Lisa I'Anson (/aɪˈænsən/, born 31 May 1965) is a British radio presenter, television presenter, and VJ.

== Career ==
I'Anson first started as a broadcaster on the then pirate radio station Kiss FM, and through to its legal licence, presenting the magazine show The Word.

From 1988 to 1995, she was a VJ on the MTV Europe, first presenting MTV News At Night, and then onto the MTV Hit List.

From 1995 to 1996, she presented the weekday lunchtime show on BBC Radio 1, taking over from Emma Freud. She then presented the weekend lunchtime show from 1997 to 1999.

In August 1998, during Radio 1's annual visit to Ibiza, I'Anson failed to turn up for work after a night of clubbing.

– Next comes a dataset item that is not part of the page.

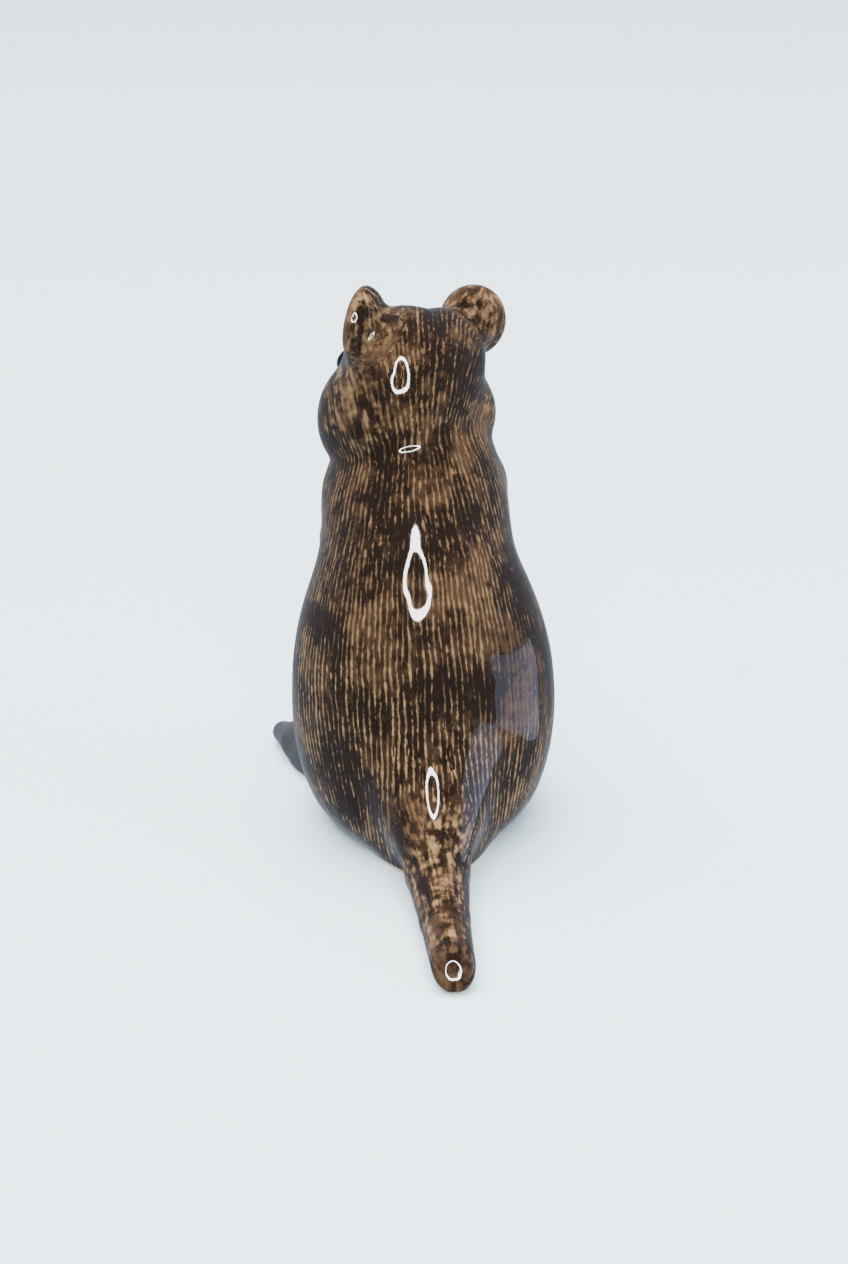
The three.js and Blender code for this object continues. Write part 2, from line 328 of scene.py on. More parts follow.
# %% [markdown]
# ## From forms to a mesh
# A grid is laid through the animal, and the distance is found at each of its points. Where the distance
# changes sign, a vertex goes into the cell, and four cells round a crossed edge share a quad. This is
# known as surface nets. It gives even quads, which take smooth shading and fine relief better than the
# thin triangles of a boolean. Most of the grid is far from the surface, so a coarse pass finds where
# the fine values are needed.

# %% Values on a grid
BLOCK = 4


def planes(low, high, step_at):
    places = [low]
    while places[-1] < high:
        places.append(places[-1] + step_at(places[-1]))
    return np.array(places[: len(places) - (len(places) - 1) % BLOCK])


def value_at(form, points, chunk=150_000):
    return np.concatenate([form(points[i : i + chunk]) for i in range(0, len(points), chunk)])


def grid_values(form, axes):
    """The distance at each grid point, exact near the surface and only signed elsewhere."""
    coarse_axes = [axis[::BLOCK] for axis in axes]
    coarse_points = np.stack(np.meshgrid(*coarse_axes, indexing="ij"), -1)
    coarse = value_at(form, coarse_points.reshape(-1, 3)).reshape(coarse_points.shape[:3])
    reach = BLOCK * max(np.diff(axis).max() for axis in axes)
    shifts = [(a, b, c) for a in (0, 1) for b in (0, 1) for c in (0, 1)]
    whole = [n - 1 for n in coarse.shape]
    nearest = np.min([np.abs(window(coarse, shift, whole)) for shift in shifts], axis=0)
    signs = np.array([window(coarse, shift, whole) < 0 for shift in shifts])
    close = (nearest < reach) | (signs.any(0) & ~signs.all(0))
    for axis in range(3):
        close = np.repeat(close, BLOCK, axis)
    values = coarse
    for axis in range(3):
        values = np.repeat(values, BLOCK, axis)
    values = window(values, (0, 0, 0), [len(axis) for axis in axes]).copy()
    near = np.zeros(values.shape, bool)
    for shift in shifts:
        window(near, shift, close.shape)[...] |= close
    i, j, k = np.nonzero(near)
    points = np.column_stack([axes[0][i], axes[1][j], axes[2][k]])
    values[i, j, k] = value_at(form, points)
    print("grid points:", values.size, "of which near the surface:", len(i))
    return values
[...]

Although it has been widely reported that she was sacked by the BBC as a direct result, she was reportedly given a final warning, had her wages docked, and was made to issue an apology to her fellow presenters and crew and left the station by "amicable agreement" six months later.

Between 2000 and 2003 I'Anson presented a weekday discussion programme on BBC London 94.9. In 2008, she hosted a Sunday afternoon show on London radio station Magic 105.4.

In January 2005, I'Anson was a contestant in the third series of Celebrity Big Brother.

I'Anson has presented on television programmes such as The Vibe (on BBC Two), the MOBO Awards, and narrated programmes such as Ibiza Uncovered.

I'Anson currently presents a show on Solar Radio.

==Personal life==
I'Anson has a Ghanaian mother and English father. She is married to Amos Pizzey (son of equality campaigner Erin Pizzey). They live in Los Angeles and have a daughter. I'Anson has a son from her first marriage.